▶ **Short exercise**:
Look for the string "picture" and copy every line that has it.

▶ **Information provided**:
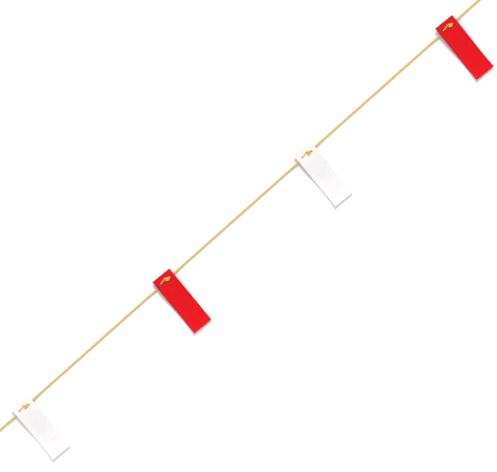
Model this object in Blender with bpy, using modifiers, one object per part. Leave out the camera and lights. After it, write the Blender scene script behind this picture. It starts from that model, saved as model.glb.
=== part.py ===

* * *

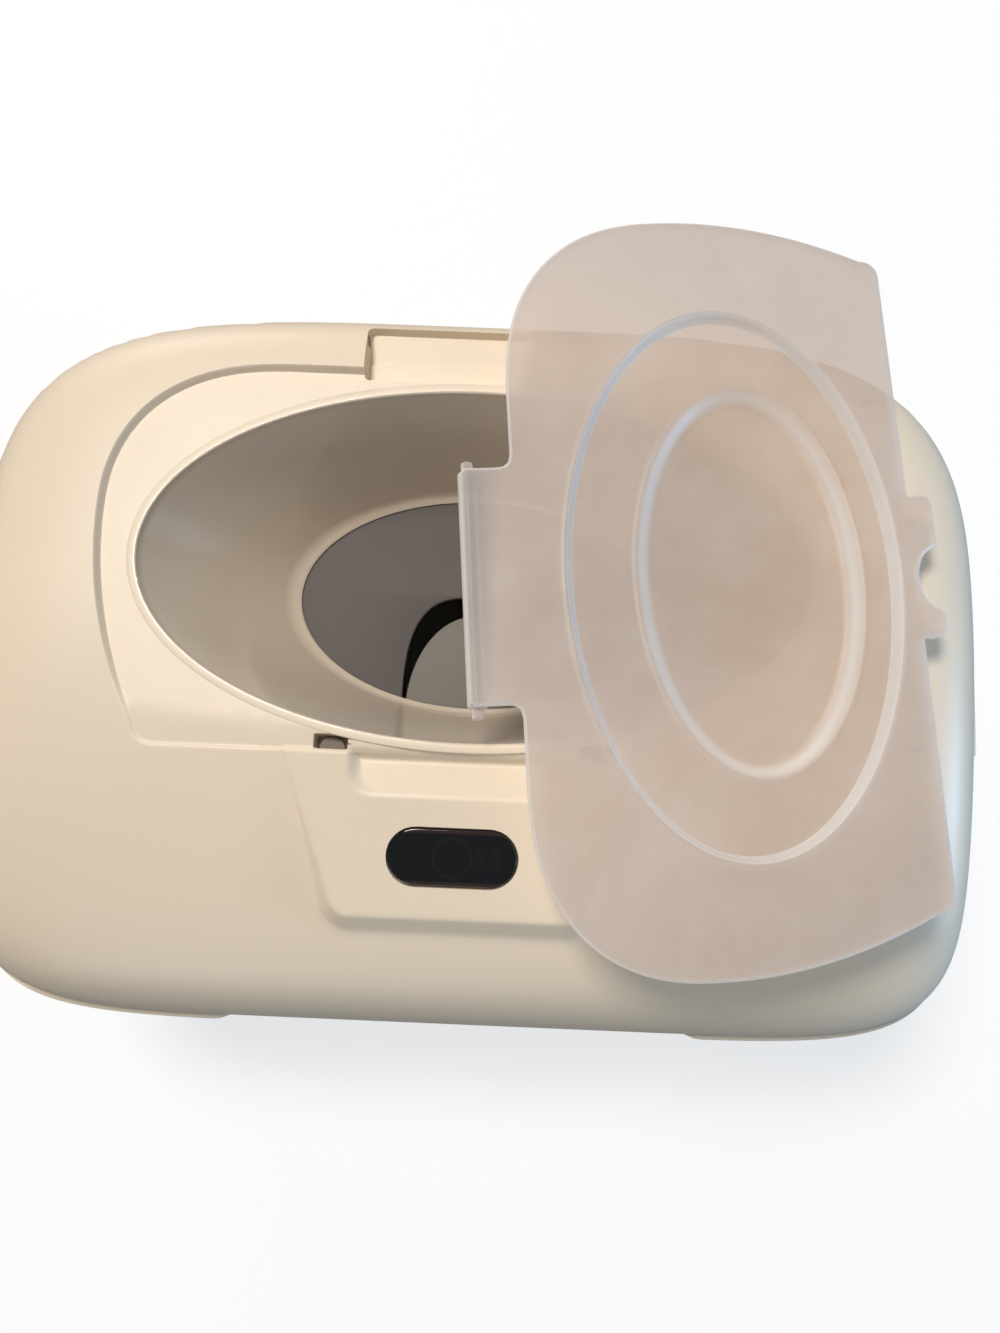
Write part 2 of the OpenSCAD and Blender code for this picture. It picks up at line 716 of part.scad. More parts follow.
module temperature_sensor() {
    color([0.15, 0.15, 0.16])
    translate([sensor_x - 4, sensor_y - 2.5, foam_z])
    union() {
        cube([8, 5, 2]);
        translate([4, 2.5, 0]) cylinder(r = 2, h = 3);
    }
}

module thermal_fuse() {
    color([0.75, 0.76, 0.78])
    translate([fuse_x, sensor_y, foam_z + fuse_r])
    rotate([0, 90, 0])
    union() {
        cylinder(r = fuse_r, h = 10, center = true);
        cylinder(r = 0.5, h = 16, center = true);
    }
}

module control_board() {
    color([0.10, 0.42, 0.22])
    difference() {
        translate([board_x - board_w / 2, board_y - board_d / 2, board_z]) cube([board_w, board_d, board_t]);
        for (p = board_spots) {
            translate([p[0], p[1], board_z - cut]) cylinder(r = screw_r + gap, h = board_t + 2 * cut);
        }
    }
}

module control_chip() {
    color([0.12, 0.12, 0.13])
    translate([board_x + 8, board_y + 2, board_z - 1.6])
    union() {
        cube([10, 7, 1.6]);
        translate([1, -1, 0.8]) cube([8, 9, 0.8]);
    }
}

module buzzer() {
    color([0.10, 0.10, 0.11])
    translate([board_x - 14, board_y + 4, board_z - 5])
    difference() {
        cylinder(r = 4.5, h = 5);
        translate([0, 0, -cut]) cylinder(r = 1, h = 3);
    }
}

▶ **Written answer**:
Model this object in Blender with bpy, using modifiers, one object per part. Leave out the camera and lights. After it, write the Blender scene script behind this picture. It starts from that model, saved as model.glb.
Write part 2 of the OpenSCAD and Blender code for this picture. It picks up at line 716 of part.scad. More parts follow.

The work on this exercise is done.